** START **

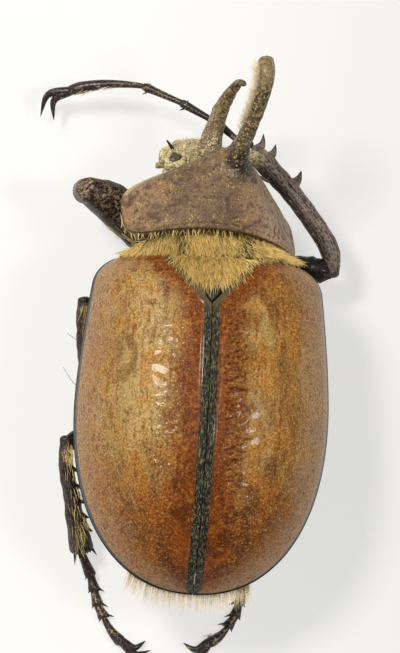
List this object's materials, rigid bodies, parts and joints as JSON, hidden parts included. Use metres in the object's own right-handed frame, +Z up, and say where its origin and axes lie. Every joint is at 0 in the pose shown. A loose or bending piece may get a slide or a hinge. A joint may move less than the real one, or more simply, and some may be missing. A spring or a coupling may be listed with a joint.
{
  "type": "golofa beetle",
  "caption": "Life-size dried horned beetle: brown wing cases with a dark seam, golden-haired collar, upright haired horn on the prothorax, slender head horn and long toothed forelegs.",
  "frame": {"origin": "on the floor under the middle of the box round the whole beetle", "axes": "+Y to the head, +X to the beetle's right, +Z up from the floor that the feet rest on"},
  "size_m": [0.0278, 0.0528, 0.0182],
  "materials": {
    "wing_case": "satin chestnut brown chitin with a greenish black seam and fine punctures",
    "shield": "finely punctured dull brown chitin",
    "horn": "worn brown horn, paler towards the tips",
    "head": "dusty brown chitin",
    "dark": "blackish brown glossy chitin",
    "eye": "smooth black",
    "hair_pad": "dense golden hair over brown chitin"
  },
  "bodies": {
    "root": {"left_elytron": "wing_case", "right_elytron": "wing_case", "scutellum": "hair_pad", "pterothorax": "dark", "abdomen": "dark", "pygidium": "wing_case", "mesothorax": "hair_pad", "prothorax": "shield", "head": "head", "pronotal_horn": "horn", "head_horn": "horn", "left_eye": "eye", "right_eye": "eye", "left_antenna": "dark", "left_palp": "dark", "left_mandible": "dark", "left_fore_coxa": "dark", "left_fore_femur": "dark", "left_fore_tibia": "dark", "left_fore_tarsus": "dark", "left_middle_coxa": "dark", "left_middle_femur": "dark", "left_middle_tibia": "dark", "left_middle_tarsus": "dark", "left_hind_coxa": "dark", "left_hind_femur": "dark", "left_hind_tibia": "dark", "left_hind_tarsus": "dark", "right_antenna": "dark", "right_palp": "dark", "right_mandible": "dark", "right_fore_coxa": "dark", "right_fore_femur": "dark", "right_fore_tibia": "dark", "right_fore_tarsus": "dark", "right_middle_coxa": "dark", "right_middle_femur": "dark", "right_middle_tibia": "dark", "right_middle_tarsus": "dark", "right_hind_coxa": "dark", "right_hind_femur": "dark", "right_hind_tibia": "dark", "right_hind_tarsus": "dark"}
  },
  "joints": []
}
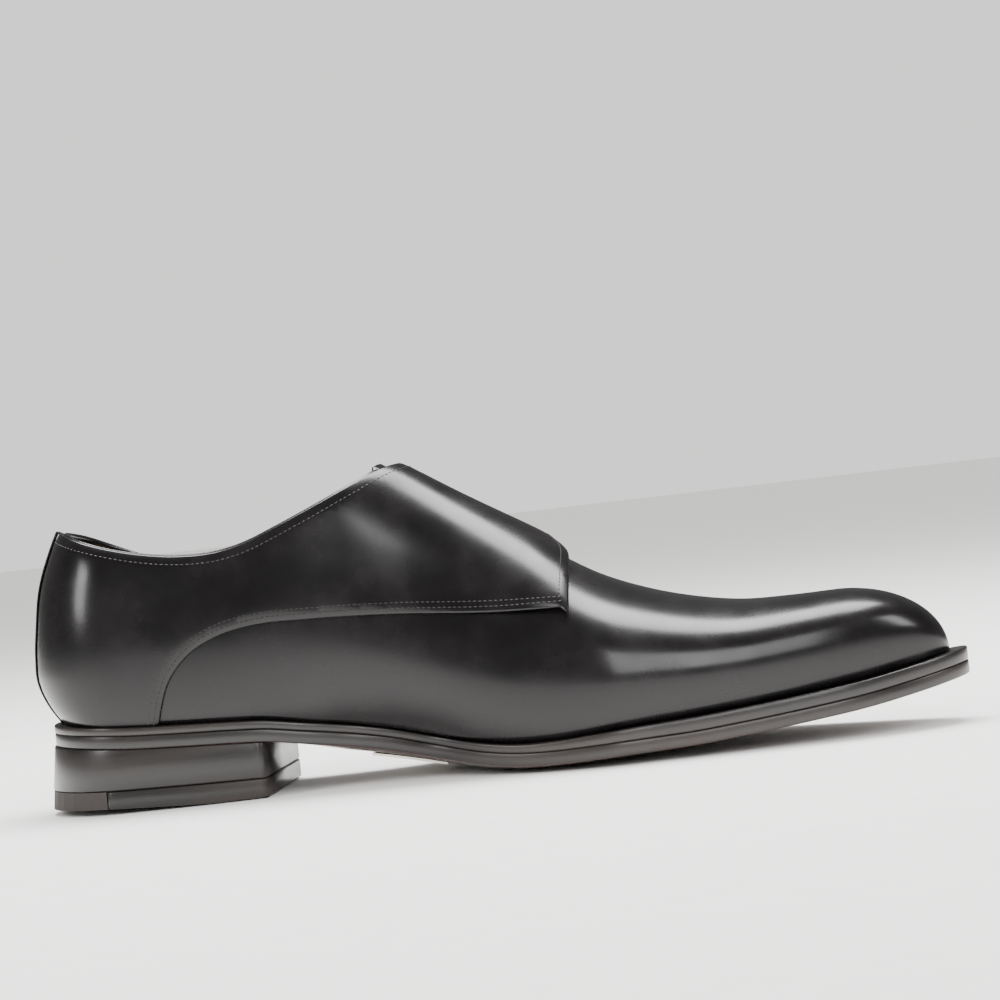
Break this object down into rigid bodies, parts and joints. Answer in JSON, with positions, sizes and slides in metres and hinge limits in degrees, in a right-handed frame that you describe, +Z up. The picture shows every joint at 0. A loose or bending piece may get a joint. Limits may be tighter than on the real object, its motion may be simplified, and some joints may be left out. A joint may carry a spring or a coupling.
{
  "type": "monk strap shoe",
  "caption": "Left double monk strap shoe in black calf, with buckled straps over the instep, a slim leather sole and a stacked heel.",
  "frame": {"origin": "on the floor, in the middle of the flat part of the heel's foot", "axes": "+X to the toe, +Y to the outer (lateral) side, +Z up"},
  "size_m": [0.3058, 0.1016, 0.1029],
  "materials": {
    "upper_calf": "polished smooth calf, near black with a warm tint",
    "edge_leather": "waxed sole and heel edge",
    "sole_leather": "stained and burnished sole leather",
    "lining_leather": "plain tan lining leather",
    "heel_rubber": "smooth dark heel rubber",
    "nickel": "polished nickel plate"
  },
  "bodies": {
    "root": {"upper": "upper_calf", "strap_quarter": "upper_calf", "tongue": "upper_calf", "back_strip": "upper_calf", "insole": "lining_leather", "welt": "edge_leather", "outsole": "sole_leather", "heel_lift_1": "edge_leather", "heel_lift_2": "edge_leather", "heel_lift_3": "edge_leather", "top_piece_rubber": "heel_rubber", "top_piece_leather": "edge_leather", "waist_plate": "nickel", "buckle_frame_rear": "nickel", "buckle_prong_rear": "nickel", "buckle_tab_rear": "upper_calf", "buckle_frame_front": "nickel", "buckle_prong_front": "nickel", "buckle_tab_front": "upper_calf"}
  },
  "joints": []
}
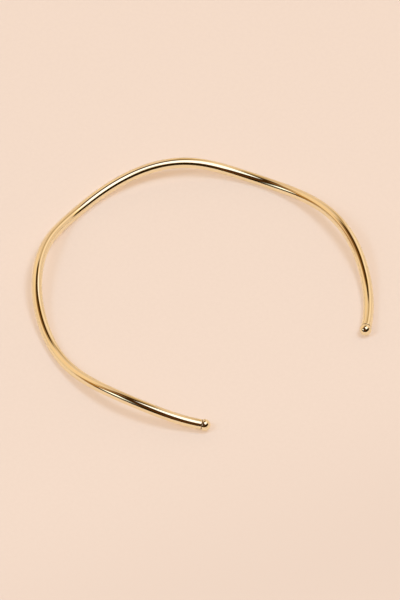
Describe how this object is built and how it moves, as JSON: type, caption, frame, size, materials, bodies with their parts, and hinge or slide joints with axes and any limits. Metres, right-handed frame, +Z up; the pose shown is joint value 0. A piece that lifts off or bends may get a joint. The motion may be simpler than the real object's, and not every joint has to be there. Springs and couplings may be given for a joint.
{
  "type": "open collar necklace",
  "caption": "Rigid open collar of round polished wire, bent into gentle upright waves, with a small ball on each end.",
  "frame": {"origin": "on the flat surface that the collar lies on, under the middle of its box", "axes": "+Z up from the surface, +Y towards the closed back, -Y towards the open side between the balls, +X to the right"},
  "size_m": [0.1246, 0.1168, 0.0089],
  "materials": {
    "polished_wire": "mirror polished gold plate",
    "polished_ball": "mirror polished gold plate"
  },
  "bodies": {
    "root": {"collar_wire": "polished_wire", "ball_end_left": "polished_ball", "ball_end_right": "polished_ball"}
  },
  "joints": []
}
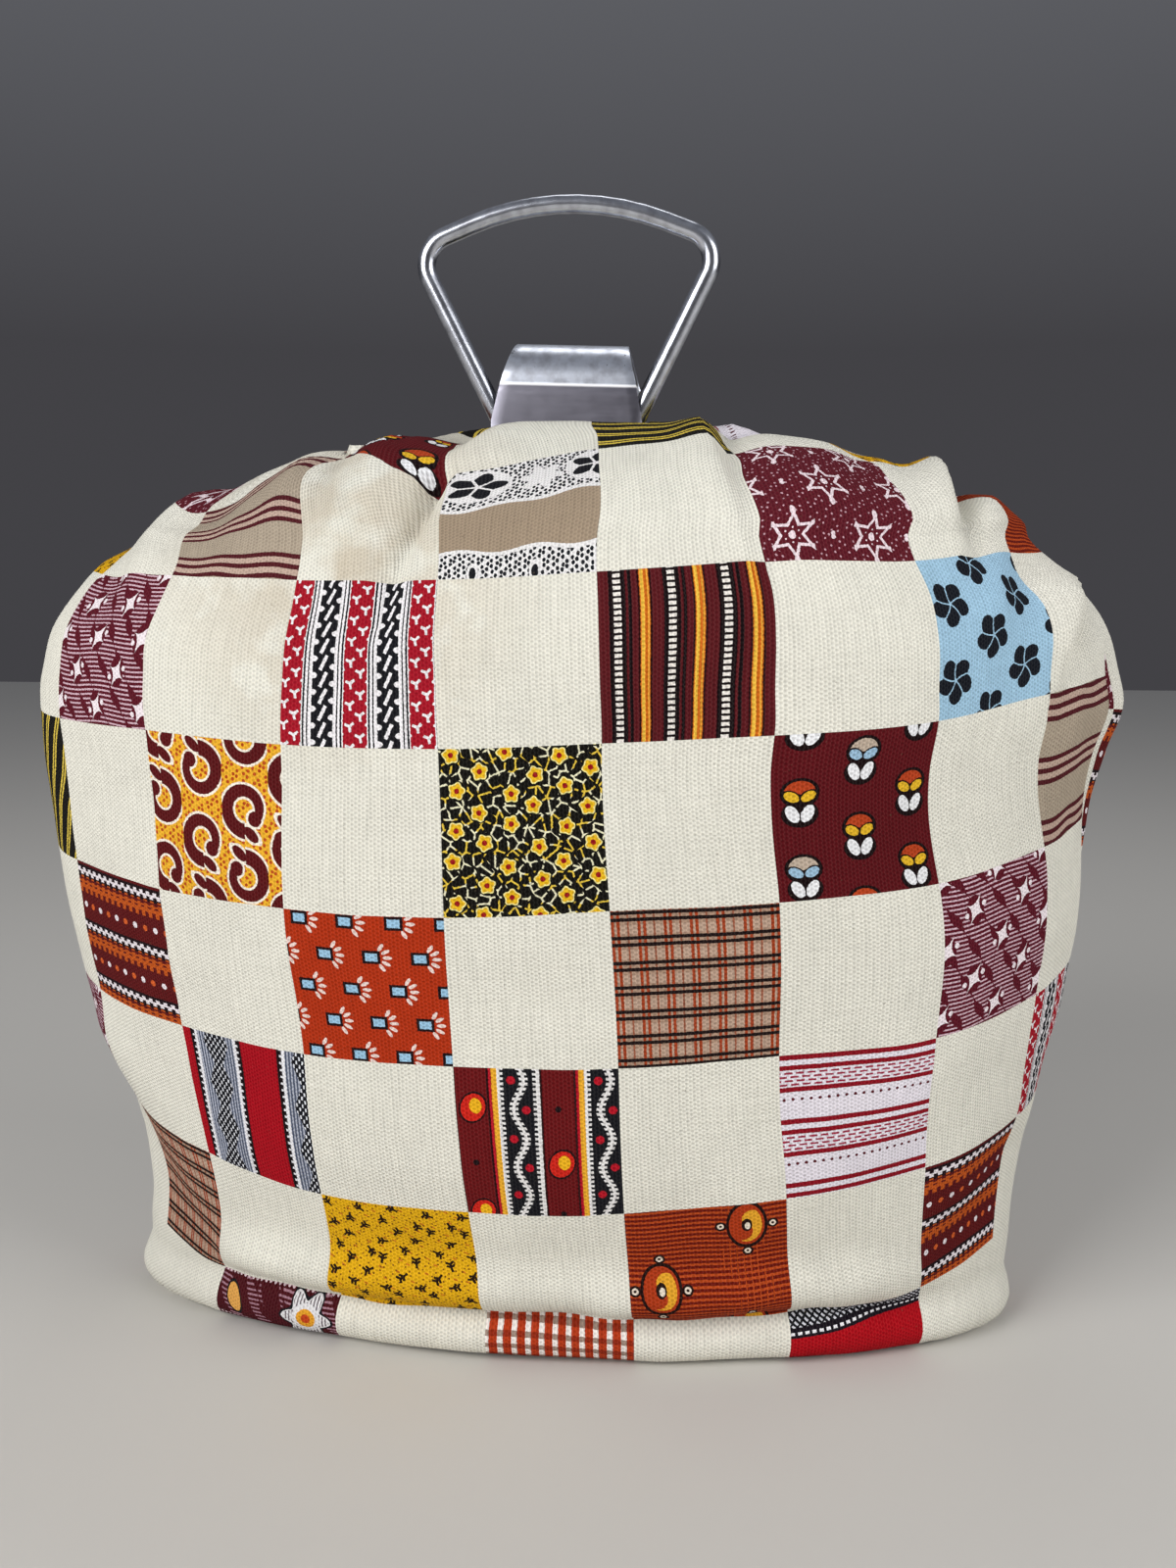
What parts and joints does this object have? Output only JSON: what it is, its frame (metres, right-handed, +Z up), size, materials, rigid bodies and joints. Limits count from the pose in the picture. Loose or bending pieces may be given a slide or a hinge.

** END **

Task to carry out: Return every entry verbatim.

Result:
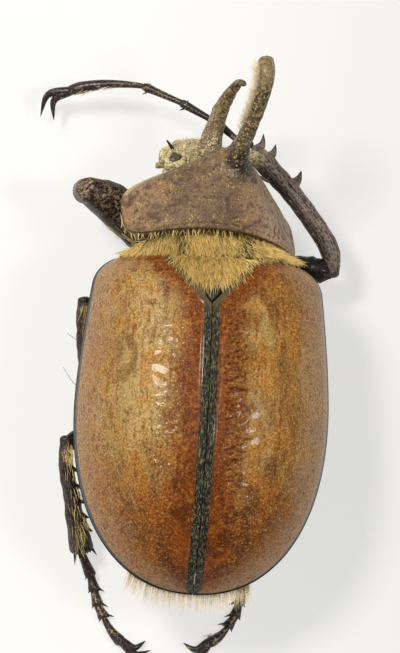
List this object's materials, rigid bodies, parts and joints as JSON, hidden parts included. Use metres in the object's own right-handed frame, +Z up, and say where its origin and axes lie. Every joint is at 0 in the pose shown. A loose or bending piece may get a slide or a hinge. A joint may move less than the real one, or more simply, and some may be missing. A spring or a coupling may be listed with a joint.
{
  "type": "golofa beetle",
  "caption": "Life-size dried horned beetle: brown wing cases with a dark seam, golden-haired collar, upright haired horn on the prothorax, slender head horn and long toothed forelegs.",
  "frame": {"origin": "on the floor under the middle of the box round the whole beetle", "axes": "+Y to the head, +X to the beetle's right, +Z up from the floor that the feet rest on"},
  "size_m": [0.0278, 0.0528, 0.0182],
  "materials": {
    "wing_case": "satin chestnut brown chitin with a greenish black seam and fine punctures",
    "shield": "finely punctured dull brown chitin",
    "horn": "worn brown horn, paler towards the tips",
    "head": "dusty brown chitin",
    "dark": "blackish brown glossy chitin",
    "eye": "smooth black",
    "hair_pad": "dense golden hair over brown chitin"
  },
  "bodies": {
    "root": {"left_elytron": "wing_case", "right_elytron": "wing_case", "scutellum": "hair_pad", "pterothorax": "dark", "abdomen": "dark", "pygidium": "wing_case", "mesothorax": "hair_pad", "prothorax": "shield", "head": "head", "pronotal_horn": "horn", "head_horn": "horn", "left_eye": "eye", "right_eye": "eye", "left_antenna": "dark", "left_palp": "dark", "left_mandible": "dark", "left_fore_coxa": "dark", "left_fore_femur": "dark", "left_fore_tibia": "dark", "left_fore_tarsus": "dark", "left_middle_coxa": "dark", "left_middle_femur": "dark", "left_middle_tibia": "dark", "left_middle_tarsus": "dark", "left_hind_coxa": "dark", "left_hind_femur": "dark", "left_hind_tibia": "dark", "left_hind_tarsus": "dark", "right_antenna": "dark", "right_palp": "dark", "right_mandible": "dark", "right_fore_coxa": "dark", "right_fore_femur": "dark", "right_fore_tibia": "dark", "right_fore_tarsus": "dark", "right_middle_coxa": "dark", "right_middle_femur": "dark", "right_middle_tibia": "dark", "right_middle_tarsus": "dark", "right_hind_coxa": "dark", "right_hind_femur": "dark", "right_hind_tibia": "dark", "right_hind_tarsus": "dark"}
  },
  "joints": []
}
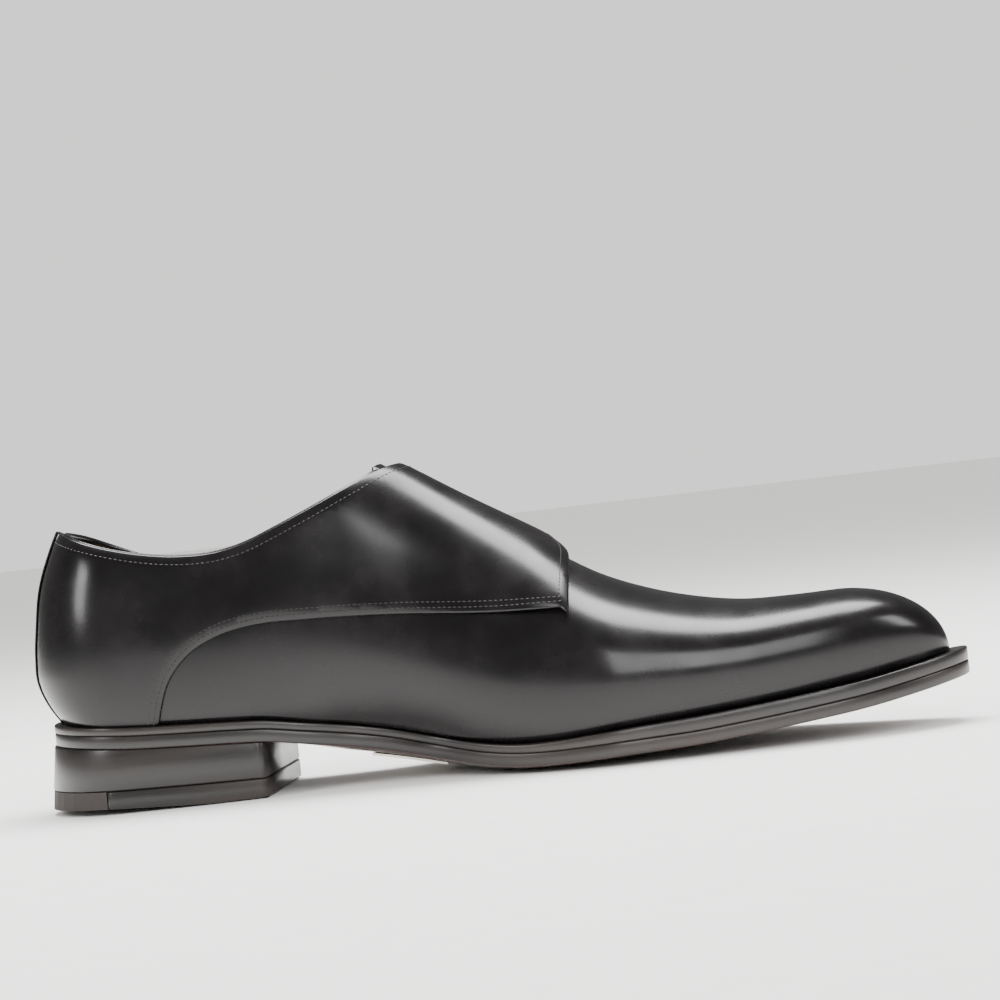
Break this object down into rigid bodies, parts and joints. Answer in JSON, with positions, sizes and slides in metres and hinge limits in degrees, in a right-handed frame that you describe, +Z up. The picture shows every joint at 0. A loose or bending piece may get a joint. Limits may be tighter than on the real object, its motion may be simplified, and some joints may be left out. A joint may carry a spring or a coupling.
{
  "type": "monk strap shoe",
  "caption": "Left double monk strap shoe in black calf, with buckled straps over the instep, a slim leather sole and a stacked heel.",
  "frame": {"origin": "on the floor, in the middle of the flat part of the heel's foot", "axes": "+X to the toe, +Y to the outer (lateral) side, +Z up"},
  "size_m": [0.3058, 0.1016, 0.1029],
  "materials": {
    "upper_calf": "polished smooth calf, near black with a warm tint",
    "edge_leather": "waxed sole and heel edge",
    "sole_leather": "stained and burnished sole leather",
    "lining_leather": "plain tan lining leather",
    "heel_rubber": "smooth dark heel rubber",
    "nickel": "polished nickel plate"
  },
  "bodies": {
    "root": {"upper": "upper_calf", "strap_quarter": "upper_calf", "tongue": "upper_calf", "back_strip": "upper_calf", "insole": "lining_leather", "welt": "edge_leather", "outsole": "sole_leather", "heel_lift_1": "edge_leather", "heel_lift_2": "edge_leather", "heel_lift_3": "edge_leather", "top_piece_rubber": "heel_rubber", "top_piece_leather": "edge_leather", "waist_plate": "nickel", "buckle_frame_rear": "nickel", "buckle_prong_rear": "nickel", "buckle_tab_rear": "upper_calf", "buckle_frame_front": "nickel", "buckle_prong_front": "nickel", "buckle_tab_front": "upper_calf"}
  },
  "joints": []
}
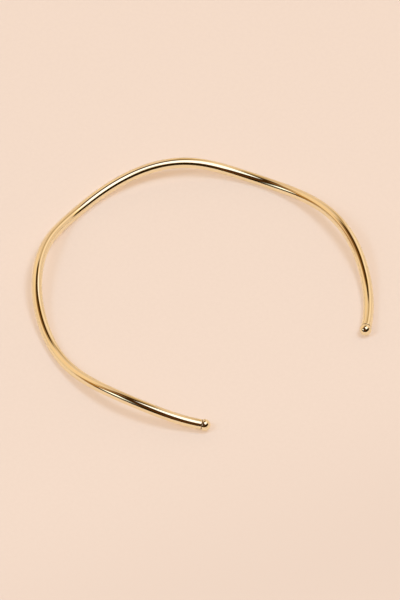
Describe how this object is built and how it moves, as JSON: type, caption, frame, size, materials, bodies with their parts, and hinge or slide joints with axes and any limits. Metres, right-handed frame, +Z up; the pose shown is joint value 0. A piece that lifts off or bends may get a joint. The motion may be simpler than the real object's, and not every joint has to be there. Springs and couplings may be given for a joint.
{
  "type": "open collar necklace",
  "caption": "Rigid open collar of round polished wire, bent into gentle upright waves, with a small ball on each end.",
  "frame": {"origin": "on the flat surface that the collar lies on, under the middle of its box", "axes": "+Z up from the surface, +Y towards the closed back, -Y towards the open side between the balls, +X to the right"},
  "size_m": [0.1246, 0.1168, 0.0089],
  "materials": {
    "polished_wire": "mirror polished gold plate",
    "polished_ball": "mirror polished gold plate"
  },
  "bodies": {
    "root": {"collar_wire": "polished_wire", "ball_end_left": "polished_ball", "ball_end_right": "polished_ball"}
  },
  "joints": []
}
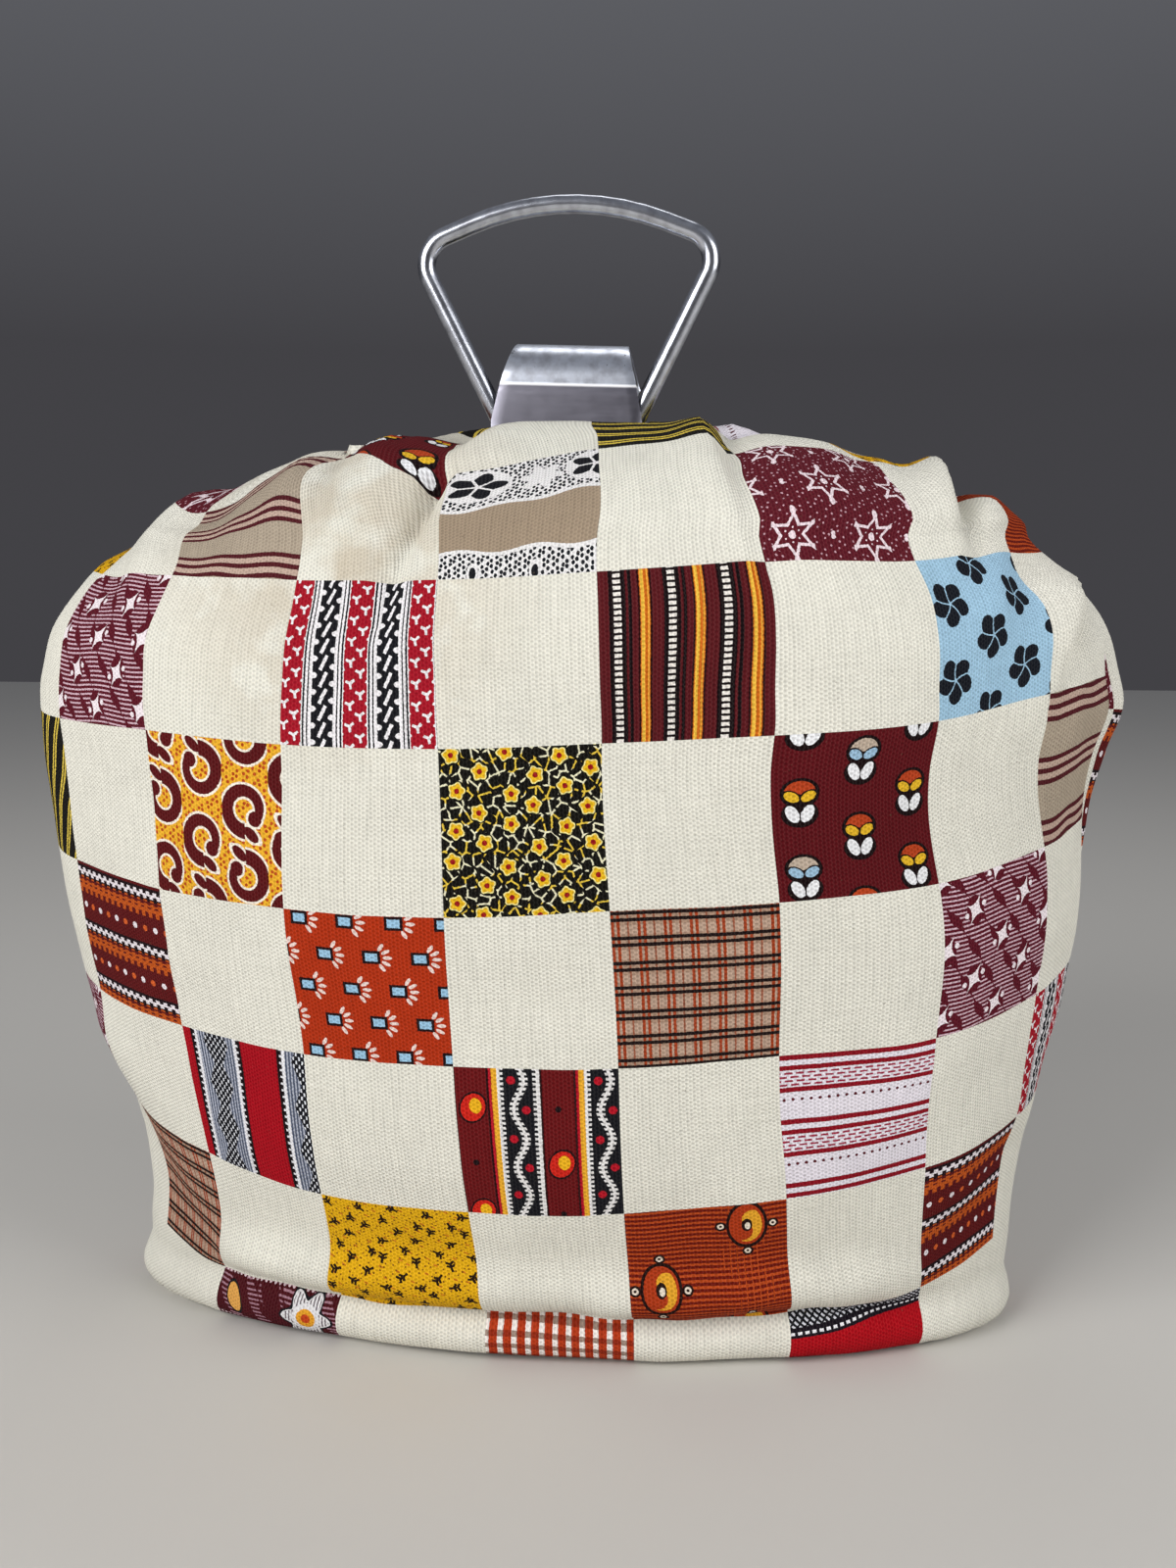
What parts and joints does this object have? Output only JSON: what it is, its frame (metres, right-handed, +Z up), size, materials, rigid bodies and joints. Limits count from the pose in the picture. Loose or bending pieces may be given a slide or a hinge.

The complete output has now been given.